Лесозаготовка находилась в трех километрах к юго-востоку от хижины Маркова. Она во многом напоминала цыганское поселение — кучка бытовок, только, в отличие от марковской, по-прежнему на колесах. Оборудование, которое американские лесорубы начала XX века узнали бы с первого взгляда и тут же заклеймили бы как примитивное, — устаревшее и едва годное для работы. Владельцем лесозаготовки был Петр Жоркин, запойный пьяница, которому, с его образом жизни, вряд ли было суждено дожить до шестидесяти. Своим рабочим он платил редко и нерегулярно, что наряду с остальными особенностями его руководства вполне вписывалось в упрощенную постперестроечную модель частного бизнеса. В лагере проживали шесть человек, работая посменно по двенадцать часов, двадцать рабочих дней на пять выходных. И хотя им в буквальном смысле платили миллионы рублей, этих денег хватало только на продукты. Юный приятель Маркова Денис Бурухин пытался поработать на лесозаготовке, но уволился спустя месяц, поняв, что на свободных хлебах в лесу может обеспечить себе лучшее существование. Работники лесозаготовки Жоркина вспоминали восьмидесятые годы как «добрые старые времена».
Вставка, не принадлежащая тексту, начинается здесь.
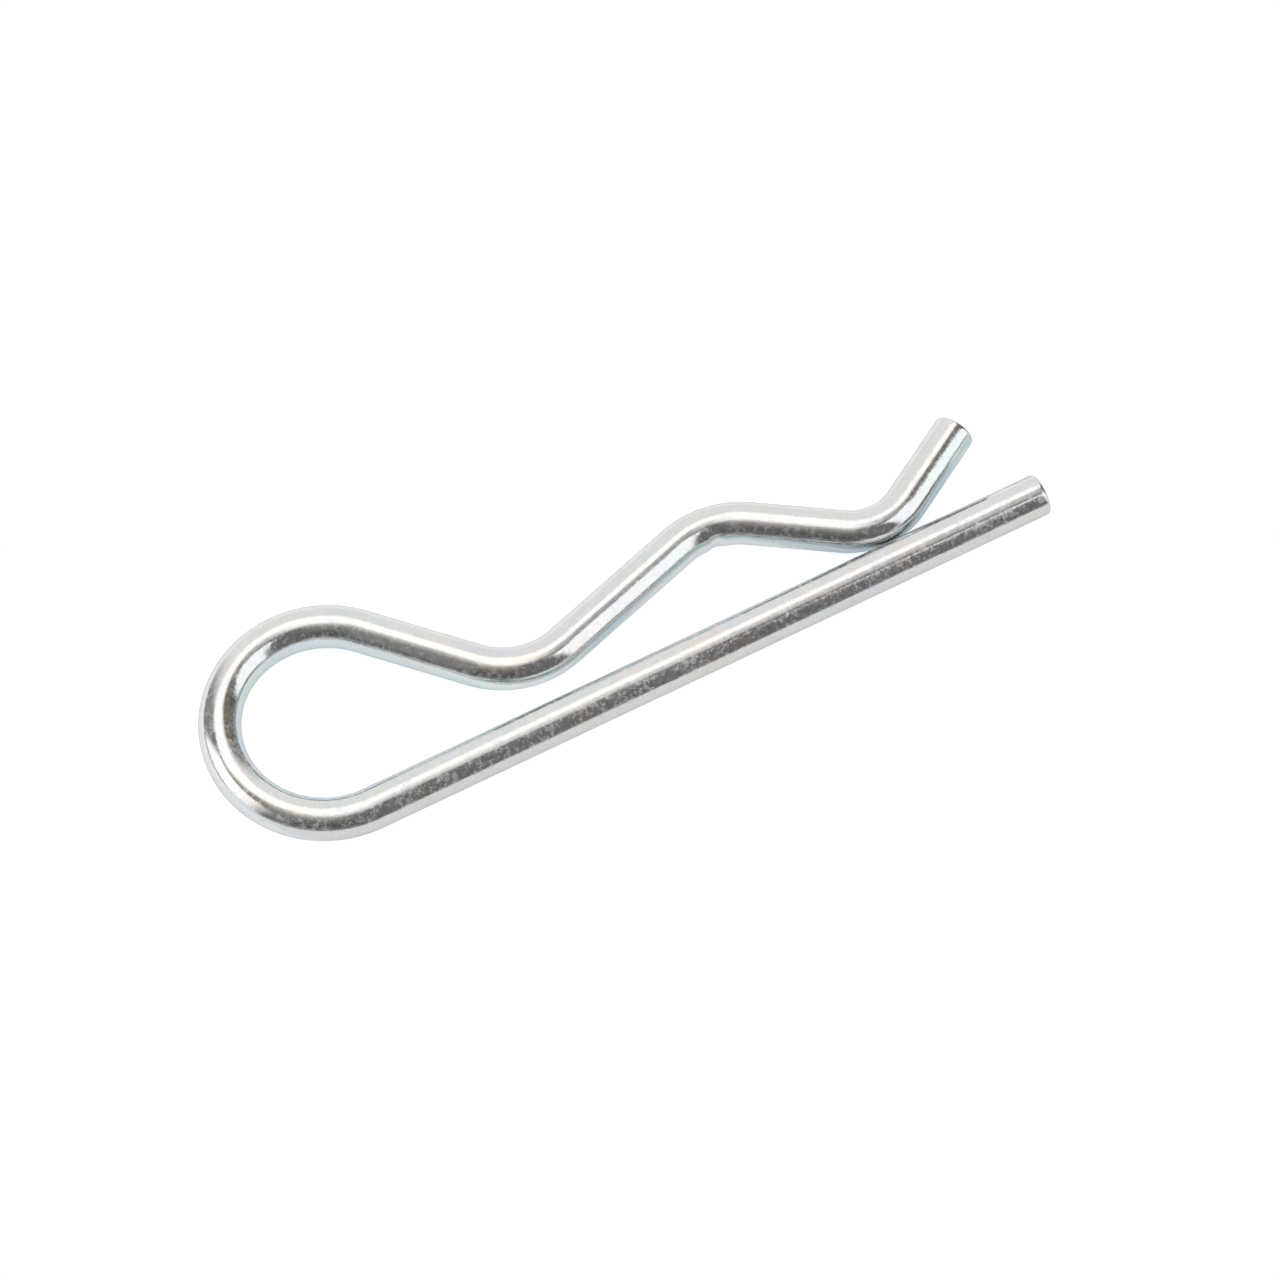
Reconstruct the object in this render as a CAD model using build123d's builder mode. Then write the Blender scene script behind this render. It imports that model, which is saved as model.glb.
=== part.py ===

Все эти люди были выходцами из государственного леспромхоза. Им не раз приходилось сталкиваться в лесу с тиграми, и они хорошо знали Онофрейчука, но никогда не видели его таким, как в пятницу, 5 декабря, когда он вышел к ним из леса вскоре после полудня, мертвенно бледный, все еще в шоке от увиденного. «Все было как во сне», — рассказывал он, вспоминая, как отправился за помощью. Но кроме этого, он был странно отчужден, словно что-то скрывал. Когда он появился, рабочие обедали в столовой. «Он заглянул и попросил меня выйти на улицу, — вспоминает широкоплечий богатырь Сергей Лузган, чей безупречный во всех прочих отношениях нос смотрит вбок под непонятным углом. — Он был какой-то странный. Сразу попросил никому об этом не говорить. Если кого-то загрыз тигр, что уж тут скрывать? Все это было очень странно, и я ему сказал: „Что значит никому не говорить? Черт побери, он же мертв! Человек не собака, чтоб землей присыпать сверху и забыть. Нужно милицию вызвать, иначе-то никак“».
Поняв, что дело замять не удастся, Онофрейчук сдался. Лузган отыскал Жоркина, и, выслушав не вполне вызывающую доверие историю гостя, они и Евгений Сакирко вчетвером загрузились в полноприводную «ниву» Жоркина и поехали к хижине Маркова. Сакирко, как и Лузган, был лесорубом — с неоднократно сломанным носом, торчащим картошкой на фоне красного испитого лица. Поскольку лагерь был разбит в глуши, где водились тигры и прочая живность, ружья всегда были наготове, и мужчины захватили с собой пару стволов. От ружья Маркова, куда бы оно ни подевалось, толку было мало, поскольку все патроны для него находились в патронташе на трупе.
Добравшись до хижины, мужчины оповестили тигра о своем присутствии громкими криками и выстрелами. Кто-то подобрал металлическую трубу и начал колотить по ней. Производимые ими звуки отдаленно напоминали охотничью тему из «Пети и волка» Прокофьева — в ней очень точно отражена смесь агрессии и страха. Не переставая шуметь и греметь, четверо мужчин направились прочь от хижины, миновали участок, где снег был красным от крови, и пошли дальше в лес по пути, которым тигр уволок свою жертву. Мужчины были поражены размерами зверя: симметричные и равномерные отпечатки лап свидетельствовали о том, что тигр достаточно велик, чтобы с легкостью тащить в зубах взрослого человека — и тот не путался у него между лап. На этот раз тигр ничем не обнаружил своего присутствия. Будучи не понаслышке знаком с огнестрельным оружием и понимая, что силы неравны, он не стал заявлять свои права на территорию и тихо ушел, оставив после себя темную проталину в том месте, где отлеживался в течение почти двух дней. Но он продолжал наблюдать, хотя где и насколько близко он находился, люди не имели понятия — отчасти из-за взвинченных нервов и стучащего в висках адреналина.